26 de set. de 2011

Transe


Não podia. Aquele resultado não podia ser verdadeiro. Ela continuava olhando aquele pedaço de papel, atônita, sabendo que era verdade, ela já sabia o resultado bem antes de fazer o exame, só que aquilo ali era a confirmação do inacreditável...

O filme da sua vida, ou melhor, do fim da sua vida sendo projetado naquele simples POSITIVO. Ela simplesmente não podia ser mãe naquele momento, ou melhor, não podia ser mãe nunca!

Ela não queria! Nunca quis.

Essa era a única certeza além da morte que tinha desde que se entendeu por gente.

Alguma coisa tinha que ser feita imediatamente, decisões teriam que ser tomadas rápido, mas ela não conseguia nem mesmo parar de olhar aquelas letrinhas... Parecia que estava mesmo olhando para sua sentença de morte. O mundo como conhecia, quer dizer, que estava começando a conhecer estava se tornando outro com o passar dos minutos. O relógio estava rindo dela naquele momento, ela podia jurar que ouvira uma gargalhada...

O pânico inicial ia passando, ela conseguiu se mover, ela precisava sair daquele hospital, um milhão de coisas passando pela sua cabeça, tinha que falar com aquele filho da puta e já tinha a certeza de que daquele mato não ia sair nem pulga, precisava sair dali...

Muitas convicções vão parar no lixo com uma situação dessas, é nessa hora de verdade que você vai pensar naquele discurso antes tido como verdadeiro, e ver que é hipócrita, tendencioso e ignorante. A vida a ser salva era a sua, no caso, e nisto só você tem o direito de decidir, opinar e realizar.

Olhando pela janela do ônibus, não era o transito enlouquecido da cidade de São Paulo que ela via, sua visão estava longe, já tentava visualizar as opções de futuro prováveis. Tudo era muito difícil...

A vida ia seguindo, só que para ela minutos eram meses e dias poderiam ser segundos. A loucura e a insensatez, combinadas com muito azar causaram tanta confusão que anos mais tarde ainda é difícil lembrar, o episódio não tem seqüência, só cenas soltas.

Tudo era bizarro, aterrador e insolúvel. A ida ao médico, a amiga que apareceu ali, segurou a barra e nunca mais fez parte de sua vida, a falta de grana, o desespero, o cotidiano disfarçado.

A solução veio então espontânea, no meio da noite por meio de cólicas fortíssimas seguidas de hemorragia, disfarçada de menstruação, que durou dias.

Tudo acabou bem, sem contravenções feitas, com a saúde perfeita.

Sobraram novas convicções, novas lutas e ideologias.
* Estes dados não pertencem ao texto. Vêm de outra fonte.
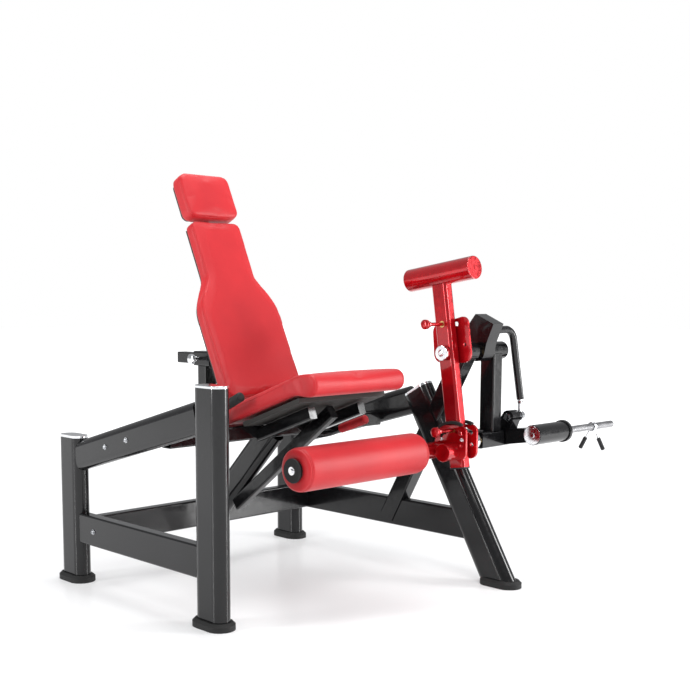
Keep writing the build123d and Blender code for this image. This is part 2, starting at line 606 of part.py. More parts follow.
# --- seat -----------------------------------------------------------------------------------
SEAT_X0 = SEAT_X - SEAT_WIDTH / 2
with BuildPart() as seat_cushion:
    with BuildSketch(Plane.YZ.offset(SEAT_X0)):
        with BuildLine():
            Polyline((112, 591), (-252, 723), (-312, 733))
            ThreePointArc((-312, 733), (-350, 696), (-312, 656))
            Polyline((-312, 656), (-250, 660), (91, 537), (112, 591))
        make_face()
    extrude(amount=SEAT_WIDTH)
save(seat_cushion, "seat_cushion")
board_low, board_high = (2, 560), (-262, 560 + 264 * 123 / 341)
with BuildPart() as seat_board:
    with BuildSketch(Plane.YZ.offset(SEAT_X0 + 14)):
        with BuildLine():
            Polyline(board_low, board_high, (board_high[0] - 5, board_high[1] - 14),
                     (board_low[0] - 5, board_low[1] - 14), close=True)
        make_face()
    extrude(amount=SEAT_WIDTH - 28)
save(seat_board, "seat_board")
with BuildPart() as seat_frame:
    add(tube(side_point(SEAT_X, (262, 232)), side_point(SEAT_X, (-214, 597)), 45, 30, 2.5, oval=False,
             trims=[seat_post_solid, cross_tube_solid]).part)
    stay_end = side_point(SEAT_X, (-214, 597))
    stay_axis = (stay_end - side_point(SEAT_X, (262, 232))).normalized()
    add(solid_bar(stay_end - stay_axis * 4, stay_end, 45, 30, oval=False))
    for x in (SEAT_X - 110, SEAT_X + 110):
        rail_end = side_point(x, (-235, 602))
        rail_axis = (rail_end - side_point(x, (15, 511))).normalized()
        add(tube(side_point(x, (15, 511)), rail_end, 40, 30, 2.5, oval=False, trims=[cross_tube_solid]).part)
        add(solid_bar(rail_end, rail_end + rail_axis * 4, 40, 30, oval=False))
save(seat_frame, "seat_frame")

# --- backrest: carriage on an inclined guide, cushion, headrest -----------------------------
tilt = radians(RECLINE)


def back_point(up, back):
    """(Y, Z) at a height up the backrest's front face and a distance behind it."""
    y = BACK_FOOT[0] + up * sin(tilt) + back * cos(tilt)
    z = BACK_FOOT[1] + up * cos(tilt) - back * sin(tilt)
    return y, z


def back_plane(back):
    """A sketch plane parallel to the backrest: local X along X, local Y up the back."""
    return Plane(origin=side_point(SEAT_X, back_point(0, back)), x_dir=(1, 0, 0),
                 z_dir=(0, -cos(tilt), sin(tilt)))


def back_outline(plane, inset=0):
    """The backrest's outline: a wide lower half that narrows to the shoulders."""
    low, high = 174 - inset, 110 - inset
    with BuildSketch(plane) as outline:
        with BuildLine():
            Spline((low, 300), (low - 8, 345), (high + 12, 425), (high, 470), tangents=((0, 1), (0, 1)))
            Polyline((high, 470), (high, BACK_LENGTH - inset), (-high, BACK_LENGTH - inset), (-high, 470))
            Spline((-low, 300), (-low + 8, 345), (-high - 12, 425), (-high, 470), tangents=((0, 1), (0, 1)))
            Polyline((-low, 300), (-low, inset), (low, inset), (low, 300))
        make_face()
    return outline.sketch


with BuildPart() as backrest_cushion:
    extrude(back_outline(back_plane(BACK_T)), amount=BACK_T)
    side_edges = backrest_cushion.edges().filter_by(GeomType.LINE).filter_by(
        lambda edge: abs(edge.length - BACK_T) < 0.01)
    fillet(side_edges.group_by(Axis.Z)[0], 40)
    side_edges = backrest_cushion.edges().filter_by(GeomType.LINE).filter_by(
        lambda edge: abs(edge.length - BACK_T) < 0.01)
    fillet(side_edges.group_by(Axis.Z)[-1], 26)
save(backrest_cushion, "backrest_cushion")
HEAD_W, HEAD_H, HEAD_T, HEAD_LOW = 222, 172, 64, 670
with BuildPart() as headrest_cushion:
    with BuildSketch(back_plane(HEAD_T - 14)):
        with Locations((0, HEAD_LOW + HEAD_H / 2)):
            RectangleRounded(HEAD_W, HEAD_H, 30)
    extrude(amount=HEAD_T)
    fillet(headrest_cushion.faces().sort_by(Axis.Y)[0].edges(), 10)
save(headrest_cushion, "headrest_cushion")
HEAD_OUT = 14            # the headrest stands this far in front of the backrest
with BuildPart() as back_boards:
    extrude(back_outline(back_plane(BACK_T + 12), inset=16), amount=12)
    with BuildSketch(back_plane(HEAD_T - HEAD_OUT + 10)):
        with Locations((0, HEAD_LOW + HEAD_H / 2)):
            RectangleRounded(HEAD_W - 30, HEAD_H - 30, 20)
    extrude(amount=10)
    with BuildSketch(back_plane(BACK_T + 12)):
        with Locations((0, HEAD_LOW + HEAD_H / 2)):
            Rectangle(40, 90)
    extrude(amount=BACK_T + 12 - (HEAD_T - HEAD_OUT + 10))
save(back_boards, "back_boards")
STEM_W, STEM_D = 50, 30
stem_back = BACK_T + 12 + STEM_D / 2 + CLEAR / 4
STEM_FOOT = 30
with BuildPart() as backrest_stem:
    stem_start, stem_end = back_point(STEM_FOOT, stem_back), back_point(HEAD_LOW + 130, stem_back)
    plane, length = along(side_point(SEAT_X, stem_start), side_point(SEAT_X, stem_end))
    with BuildSketch(plane):
        RectangleRounded(STEM_D, STEM_W, 6)
        RectangleRounded(STEM_D - 5, STEM_W - 5, 2.5, mode=Mode.SUBTRACT)
    extrude(amount=length)
save(backrest_stem, "backrest_stem")
stem_solid = solid_bar(side_point(SEAT_X, stem_start), side_point(SEAT_X, stem_end), STEM_D, STEM_W, oval=False)

# slide tube: carries the stem through the sleeve on the back post
SLIDE_Z, SLIDE = 742, 40
BACK_POST_Y, BACK_POST = 430, 50
stem_at_slide = back_point((SLIDE_Z - BACK_FOOT[1] + stem_back * sin(tilt)) / cos(tilt), stem_back)
with BuildPart() as backrest_slide:
    with BuildSketch(Plane.XZ.offset(-(BACK_POST_Y + 150))):
        with Locations((SEAT_X, SLIDE_Z)):
            RectangleRounded(SLIDE, SLIDE, 4)
            RectangleRounded(SLIDE - 6, SLIDE - 6, 2, mode=Mode.SUBTRACT)
    extrude(amount=BACK_POST_Y + 150 - stem_at_slide[0])
    with BuildSketch(Plane.YZ.offset(SEAT_X - 5)):
        with BuildLine():
            Polyline(stem_at_slide, (stem_at_slide[0] + 96, SLIDE_Z - SLIDE / 2 + 2), back_point(70, stem_back),
                     close=True)
        make_face()
    extrude(amount=10)
    add(stem_solid, mode=Mode.SUBTRACT)
save(backrest_slide, "backrest_slide")
SLEEVE_WALL, SLEEVE_GAP = 6, 0.4
SLEEVE = SLIDE + 2 * (SLEEVE_WALL + SLEEVE_GAP)
back_post_foot = (SEAT_X, BACK_POST_Y, RAIL_Z + (RAIL_H - 4) / 2)
with BuildPart() as back_post:
    with BuildSketch(Plane.XZ.offset(-(BACK_POST_Y + 45))):
        with Locations((SEAT_X, SLIDE_Z)):
            RectangleRounded(SLEEVE, SLEEVE, 6)
            RectangleRounded(SLIDE + 2 * SLEEVE_GAP, SLIDE + 2 * SLEEVE_GAP, 4, mode=Mode.SUBTRACT)
    extrude(amount=90)
    add(cross_cylinder(SEAT_X - 50, SEAT_X, (BACK_POST_Y, SLIDE_Z), 7 + RUN_GAP), mode=Mode.SUBTRACT)
    add(tube(back_post_foot, (SEAT_X, BACK_POST_Y, SLIDE_Z - SLEEVE / 2), BACK_POST, BACK_POST, 3, oval=False,
             trims=[seat_post_solid]).part)
save(back_post, "back_post")
with BuildPart() as back_pin:
    pin_yz = (BACK_POST_Y, SLIDE_Z)
    add(cross_cylinder(SEAT_X - 78, SEAT_X - 64, pin_yz, 19))
    add(cross_cylinder(SEAT_X - 64, SEAT_X - 52, pin_yz, 10))
    add(cross_cylinder(SEAT_X - 52, SEAT_X - SLIDE / 2 - 0.6, pin_yz, 7))
    chamfer(back_pin.faces().sort_by(Axis.X)[0].edges(), 3)
save(back_pin, "back_pin")

# --- hand grips beside the seat ---------------------------------------------------------------
GRIP_R, HANDLE_R = 16, 12
near_route = ((SEAT_X - 125, 85, 500), (SEAT_X - 244, 85, 500), (SEAT_X - 244, 72, 592), (SEAT_X - 244, -50, 648))
far_route = ((SEAT_X + 125, 42, 484), (SEAT_X + 234, 42, 484), (SEAT_X + 234, -136, 548))


def handle(route, radius):
    with BuildPart() as bar:
        with BuildLine():
            FilletPolyline(*route, radius=radius)
        first = Vector(*route[1]) - Vector(*route[0])
        with BuildSketch(Plane(origin=route[0], z_dir=first)):
            Circle(HANDLE_R)
        sweep()
    return bar


def grip(route, length):
    end = Vector(*route[-1])
    back = (Vector(*route[-2]) - end).normalized()
    with BuildPart() as sleeve:
        with BuildSketch(Plane(origin=end - back * 6, z_dir=back)):
            Circle(GRIP_R)
        extrude(amount=length + 6)
        with BuildSketch(Plane(origin=end, z_dir=back)):
            Circle(HANDLE_R)
        extrude(amount=length, mode=Mode.SUBTRACT)
    return sleeve


with BuildPart() as grip_bars:
    add(handle(near_route, 26).part)
    add(handle(far_route, 30).part)
save(grip_bars, "grip_bars")
save(grip(near_route, 96), "near_grip")
save(grip(far_route, 120), "far_grip")

# --- bolts through the frame --------------------------------------------------------------------
BOLT_R = 9
beam_dir = (side_point(0, BEAM_FRONT) - side_point(0, BEAM_REAR)).normalized()
with BuildPart() as frame_bolts:
    for x, side in ((RIGHT_X, -1), (LEFT_X, -1), (LEFT_X, 1)):
        for distance in (150, 275):
            centre = side_point(0, BEAM_REAR) + beam_dir * distance
            face = x + side * BEAM_WIDTH / 2
            add(cross_cylinder(min(face, face + side * 7), max(face, face + side * 7), (centre.Y, centre.Z), BOLT_R))
    for x, side in ((RIGHT_X, -1), (LEFT_X, 1)):
        face = x + side * RAIL_W / 2
        add(cross_cylinder(min(face, face + side * 7), max(face, face + side * 7), (CROSS_RAIL_Y - 30, RAIL_Z), BOLT_R))
save(frame_bolts, "frame_bolts")
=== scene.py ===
"""Looks of the leg extension machine: materials, upholstery and small hardware on the CAD frame."""
import json
import math

import bmesh
import bpy
import numpy as np
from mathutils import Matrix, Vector


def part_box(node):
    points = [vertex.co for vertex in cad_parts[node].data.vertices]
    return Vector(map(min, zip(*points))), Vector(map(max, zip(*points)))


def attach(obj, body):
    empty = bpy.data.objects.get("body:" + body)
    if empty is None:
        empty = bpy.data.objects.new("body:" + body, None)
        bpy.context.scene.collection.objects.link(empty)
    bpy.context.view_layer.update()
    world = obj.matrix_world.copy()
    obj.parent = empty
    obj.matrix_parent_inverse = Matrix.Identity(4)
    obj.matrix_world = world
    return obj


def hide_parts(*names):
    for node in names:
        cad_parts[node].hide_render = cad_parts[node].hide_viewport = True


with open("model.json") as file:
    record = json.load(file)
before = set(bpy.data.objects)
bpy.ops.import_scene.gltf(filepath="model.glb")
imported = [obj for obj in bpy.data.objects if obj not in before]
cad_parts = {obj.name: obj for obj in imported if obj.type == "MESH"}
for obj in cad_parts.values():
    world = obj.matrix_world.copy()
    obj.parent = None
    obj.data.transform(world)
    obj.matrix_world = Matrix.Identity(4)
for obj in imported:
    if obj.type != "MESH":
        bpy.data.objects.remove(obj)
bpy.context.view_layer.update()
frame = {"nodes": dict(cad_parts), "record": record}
record = frame["record"]
MM = 0.001
X_AXIS = Vector((1, 0, 0))


# --- materials ------------------------------------------------------------------------------
COAT_ROUGHNESS = 0.05


def new_material(name, color, roughness, metallic=0.0, coat=0.0, sheen=0.0, specular=0.5):
    """A Principled material with plain values; color is linear red, green and blue."""
    mat = bpy.data.materials.new(name)
    mat.use_nodes = True
    shader = mat.node_tree.nodes["Principled BSDF"]
    shader.inputs["Base Color"].default_value = (*color, 1)
    shader.inputs["Roughness"].default_value = roughness
    shader.inputs["Metallic"].default_value = metallic
    shader.inputs["Coat Weight"].default_value = coat
    shader.inputs["Coat Roughness"].default_value = COAT_ROUGHNESS
    shader.inputs["Sheen Weight"].default_value = sheen
    shader.inputs["Specular IOR Level"].default_value = specular
    return mat


def add_node(mat, kind, **values):
    """A new shader node; each value goes to the input of that name, or else to the property."""
    node = mat.node_tree.nodes.new(kind)
    for key, value in values.items():
        if key in node.inputs:
            node.inputs[key].default_value = value
        else:
            setattr(node, key, value)
    return node


def texture(mat, kind, scale, stretch=(1, 1, 1), **values):
    """A procedural texture in the object's own metres, with its scale in repeats per metre."""
    links = mat.node_tree.links
    coords = add_node(mat, "ShaderNodeTexCoord")
    mapping = add_node(mat, "ShaderNodeMapping")
    mapping.inputs["Scale"].default_value = stretch
    links.new(coords.outputs["Object"], mapping.inputs["Vector"])
    node = add_node(mat, kind, Scale=scale, **values)
    links.new(mapping.outputs["Vector"], node.inputs["Vector"])
    return node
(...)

Sobrou o entendimento da vida vista do ângulo que realmente interessa, o ângulo de quem sofre e é julgada, e que é muito pouco pensado nesta sociedade que infelizmente ainda é machista e preconceituosa.

Sobrou uma mulher com a vida plena e realizada. 

3 comentários:

  1. Muito bom....De repente, o que foi interrompido, seria a melhora do machismo e preconceito que ainda predomina por ai. Sou totalmente a favor da liberdade de livre escolha. E cada um que aguente as consequencias, boas ou ruins, por serem livres.